--- Given information ---

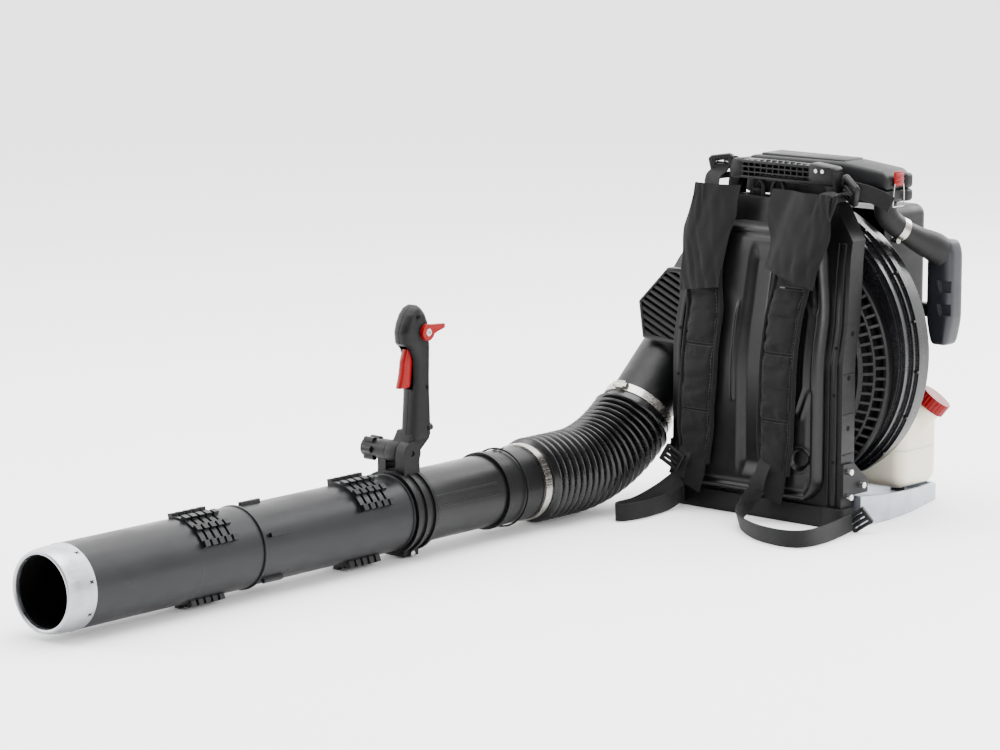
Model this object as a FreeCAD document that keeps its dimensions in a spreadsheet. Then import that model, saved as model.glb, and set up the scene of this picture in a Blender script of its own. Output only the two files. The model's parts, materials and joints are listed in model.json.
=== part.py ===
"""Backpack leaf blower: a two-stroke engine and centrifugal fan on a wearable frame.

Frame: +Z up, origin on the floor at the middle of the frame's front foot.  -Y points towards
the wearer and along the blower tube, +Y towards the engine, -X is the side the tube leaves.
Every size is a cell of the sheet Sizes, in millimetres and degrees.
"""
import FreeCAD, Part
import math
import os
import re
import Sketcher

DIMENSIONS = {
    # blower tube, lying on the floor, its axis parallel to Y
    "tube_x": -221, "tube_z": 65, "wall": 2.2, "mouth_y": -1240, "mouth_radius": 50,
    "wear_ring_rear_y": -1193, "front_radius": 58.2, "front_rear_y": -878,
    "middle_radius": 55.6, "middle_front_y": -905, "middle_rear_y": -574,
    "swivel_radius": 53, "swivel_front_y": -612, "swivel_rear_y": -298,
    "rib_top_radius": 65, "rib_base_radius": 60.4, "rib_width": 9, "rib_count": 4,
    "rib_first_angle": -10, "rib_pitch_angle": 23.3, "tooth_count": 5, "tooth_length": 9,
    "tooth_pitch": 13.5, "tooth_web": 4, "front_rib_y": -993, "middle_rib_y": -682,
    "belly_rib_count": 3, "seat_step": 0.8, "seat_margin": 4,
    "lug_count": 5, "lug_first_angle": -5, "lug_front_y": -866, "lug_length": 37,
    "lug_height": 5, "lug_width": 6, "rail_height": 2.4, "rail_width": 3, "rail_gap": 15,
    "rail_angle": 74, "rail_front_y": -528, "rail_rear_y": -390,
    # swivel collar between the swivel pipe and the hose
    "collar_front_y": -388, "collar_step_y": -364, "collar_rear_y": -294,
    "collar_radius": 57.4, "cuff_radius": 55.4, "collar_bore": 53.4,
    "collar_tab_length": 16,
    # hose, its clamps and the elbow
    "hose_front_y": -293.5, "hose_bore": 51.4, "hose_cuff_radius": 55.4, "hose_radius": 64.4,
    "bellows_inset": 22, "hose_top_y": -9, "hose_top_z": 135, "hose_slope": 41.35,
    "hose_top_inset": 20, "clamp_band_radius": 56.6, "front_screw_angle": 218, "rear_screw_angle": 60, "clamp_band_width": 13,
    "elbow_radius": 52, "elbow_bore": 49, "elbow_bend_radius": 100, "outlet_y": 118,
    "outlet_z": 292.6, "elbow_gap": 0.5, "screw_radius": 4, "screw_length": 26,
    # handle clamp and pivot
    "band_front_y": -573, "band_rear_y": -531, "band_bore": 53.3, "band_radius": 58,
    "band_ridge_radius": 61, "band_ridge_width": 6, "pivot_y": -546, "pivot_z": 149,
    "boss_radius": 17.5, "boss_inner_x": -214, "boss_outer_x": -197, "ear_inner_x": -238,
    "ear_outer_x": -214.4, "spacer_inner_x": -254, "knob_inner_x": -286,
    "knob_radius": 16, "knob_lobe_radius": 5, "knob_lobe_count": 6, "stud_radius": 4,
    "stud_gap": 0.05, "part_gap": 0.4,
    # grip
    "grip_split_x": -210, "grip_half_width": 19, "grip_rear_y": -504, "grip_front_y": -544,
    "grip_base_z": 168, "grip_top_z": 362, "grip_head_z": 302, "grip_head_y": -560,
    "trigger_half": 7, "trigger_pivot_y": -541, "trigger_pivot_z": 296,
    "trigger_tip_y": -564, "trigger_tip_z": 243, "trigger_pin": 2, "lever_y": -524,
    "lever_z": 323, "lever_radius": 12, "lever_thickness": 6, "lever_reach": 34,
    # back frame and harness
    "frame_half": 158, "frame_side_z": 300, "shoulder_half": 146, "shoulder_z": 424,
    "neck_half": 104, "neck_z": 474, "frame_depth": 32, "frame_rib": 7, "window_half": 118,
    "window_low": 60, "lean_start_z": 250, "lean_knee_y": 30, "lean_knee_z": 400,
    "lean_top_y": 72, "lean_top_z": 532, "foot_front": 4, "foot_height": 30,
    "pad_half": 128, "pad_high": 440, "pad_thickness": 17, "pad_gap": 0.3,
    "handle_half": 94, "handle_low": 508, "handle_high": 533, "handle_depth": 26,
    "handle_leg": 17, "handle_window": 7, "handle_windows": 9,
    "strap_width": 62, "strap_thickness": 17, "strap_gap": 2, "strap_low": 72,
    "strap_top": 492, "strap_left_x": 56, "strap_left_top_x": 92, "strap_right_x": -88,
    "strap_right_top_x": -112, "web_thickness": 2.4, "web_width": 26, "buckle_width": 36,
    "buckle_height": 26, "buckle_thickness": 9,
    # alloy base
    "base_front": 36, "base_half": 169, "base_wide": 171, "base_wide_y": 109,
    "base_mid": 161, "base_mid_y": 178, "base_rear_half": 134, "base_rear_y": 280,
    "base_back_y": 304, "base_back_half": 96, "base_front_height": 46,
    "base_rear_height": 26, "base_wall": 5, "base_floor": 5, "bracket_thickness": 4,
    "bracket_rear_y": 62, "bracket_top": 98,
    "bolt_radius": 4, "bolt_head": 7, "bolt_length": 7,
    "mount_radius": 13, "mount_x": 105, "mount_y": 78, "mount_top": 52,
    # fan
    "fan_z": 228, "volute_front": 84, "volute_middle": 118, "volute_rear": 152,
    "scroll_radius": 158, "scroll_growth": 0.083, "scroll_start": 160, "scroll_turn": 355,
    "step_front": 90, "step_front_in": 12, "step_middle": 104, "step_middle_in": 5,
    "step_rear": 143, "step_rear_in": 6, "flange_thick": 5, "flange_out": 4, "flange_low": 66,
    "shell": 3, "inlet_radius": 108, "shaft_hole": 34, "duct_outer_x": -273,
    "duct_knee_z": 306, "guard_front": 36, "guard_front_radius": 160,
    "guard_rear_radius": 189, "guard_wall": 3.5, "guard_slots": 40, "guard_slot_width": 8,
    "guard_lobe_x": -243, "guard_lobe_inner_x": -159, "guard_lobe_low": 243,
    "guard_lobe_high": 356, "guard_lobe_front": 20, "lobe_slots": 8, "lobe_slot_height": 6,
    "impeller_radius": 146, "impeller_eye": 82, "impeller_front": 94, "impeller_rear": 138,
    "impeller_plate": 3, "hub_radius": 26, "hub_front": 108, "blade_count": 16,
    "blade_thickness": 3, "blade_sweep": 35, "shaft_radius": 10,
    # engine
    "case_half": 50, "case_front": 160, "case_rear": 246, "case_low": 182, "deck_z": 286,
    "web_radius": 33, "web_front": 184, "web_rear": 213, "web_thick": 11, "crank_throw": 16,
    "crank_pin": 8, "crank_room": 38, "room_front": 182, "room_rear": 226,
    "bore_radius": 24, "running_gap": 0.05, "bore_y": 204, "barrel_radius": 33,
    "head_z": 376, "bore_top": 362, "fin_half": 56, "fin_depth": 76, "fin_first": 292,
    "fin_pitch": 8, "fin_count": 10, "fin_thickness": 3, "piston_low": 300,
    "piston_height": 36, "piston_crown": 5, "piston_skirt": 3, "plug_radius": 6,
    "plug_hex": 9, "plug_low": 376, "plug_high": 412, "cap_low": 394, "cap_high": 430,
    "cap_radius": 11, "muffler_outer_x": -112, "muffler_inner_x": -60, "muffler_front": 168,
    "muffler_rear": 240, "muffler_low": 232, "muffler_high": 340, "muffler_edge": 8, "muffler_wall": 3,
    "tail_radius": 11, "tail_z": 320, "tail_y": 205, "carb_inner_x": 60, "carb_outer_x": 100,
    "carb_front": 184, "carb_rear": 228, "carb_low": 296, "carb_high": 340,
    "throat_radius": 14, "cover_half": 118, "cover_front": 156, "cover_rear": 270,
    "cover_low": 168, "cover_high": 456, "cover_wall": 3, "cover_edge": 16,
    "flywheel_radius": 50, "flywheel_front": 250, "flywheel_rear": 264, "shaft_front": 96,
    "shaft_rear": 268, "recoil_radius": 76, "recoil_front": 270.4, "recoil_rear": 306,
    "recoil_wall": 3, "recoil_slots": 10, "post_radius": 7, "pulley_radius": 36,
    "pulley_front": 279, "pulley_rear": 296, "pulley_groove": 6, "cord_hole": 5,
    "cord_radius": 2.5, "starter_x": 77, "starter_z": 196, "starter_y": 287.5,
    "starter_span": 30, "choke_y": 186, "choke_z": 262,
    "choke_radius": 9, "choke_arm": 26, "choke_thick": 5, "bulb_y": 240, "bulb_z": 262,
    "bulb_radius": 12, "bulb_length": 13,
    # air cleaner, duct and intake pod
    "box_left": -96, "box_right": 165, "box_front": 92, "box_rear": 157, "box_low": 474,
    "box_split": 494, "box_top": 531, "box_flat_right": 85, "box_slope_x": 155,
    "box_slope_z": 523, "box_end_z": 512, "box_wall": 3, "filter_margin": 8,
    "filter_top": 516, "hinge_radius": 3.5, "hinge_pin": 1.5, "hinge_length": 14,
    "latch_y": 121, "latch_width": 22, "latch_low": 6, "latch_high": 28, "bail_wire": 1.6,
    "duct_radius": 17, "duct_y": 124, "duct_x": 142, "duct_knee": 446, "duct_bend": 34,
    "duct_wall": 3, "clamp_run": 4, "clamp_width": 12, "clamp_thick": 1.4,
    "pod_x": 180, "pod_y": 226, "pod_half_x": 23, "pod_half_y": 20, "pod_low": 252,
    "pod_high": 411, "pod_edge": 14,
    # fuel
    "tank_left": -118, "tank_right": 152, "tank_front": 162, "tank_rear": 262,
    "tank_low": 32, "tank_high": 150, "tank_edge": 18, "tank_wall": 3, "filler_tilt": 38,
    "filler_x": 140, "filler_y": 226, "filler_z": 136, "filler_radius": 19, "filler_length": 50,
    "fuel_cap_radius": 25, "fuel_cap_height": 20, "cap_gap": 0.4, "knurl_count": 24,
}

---

*Exercise instructions*
Only the lines from the beginning of the material to the line containing "import Sketcher" should be echoed, verbatim and in full.

*The reply*
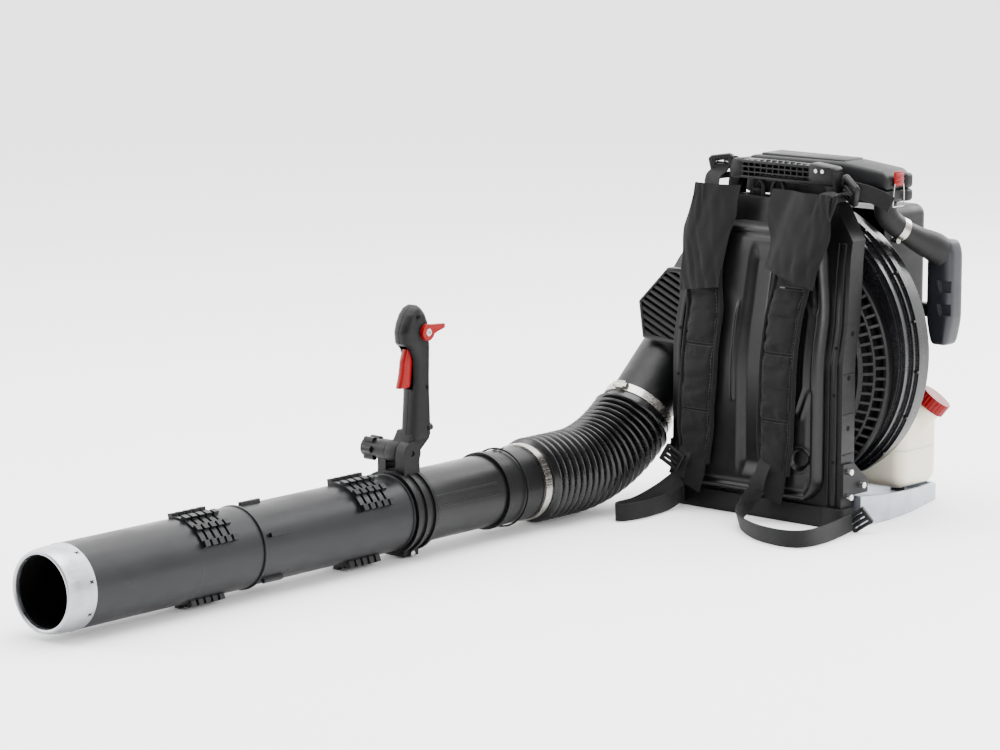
Model this object as a FreeCAD document that keeps its dimensions in a spreadsheet. Then import that model, saved as model.glb, and set up the scene of this picture in a Blender script of its own. Output only the two files. The model's parts, materials and joints are listed in model.json.
=== part.py ===
"""Backpack leaf blower: a two-stroke engine and centrifugal fan on a wearable frame.

Frame: +Z up, origin on the floor at the middle of the frame's front foot.  -Y points towards
the wearer and along the blower tube, +Y towards the engine, -X is the side the tube leaves.
Every size is a cell of the sheet Sizes, in millimetres and degrees.
"""
import FreeCAD, Part
import math
import os
import re
import Sketcher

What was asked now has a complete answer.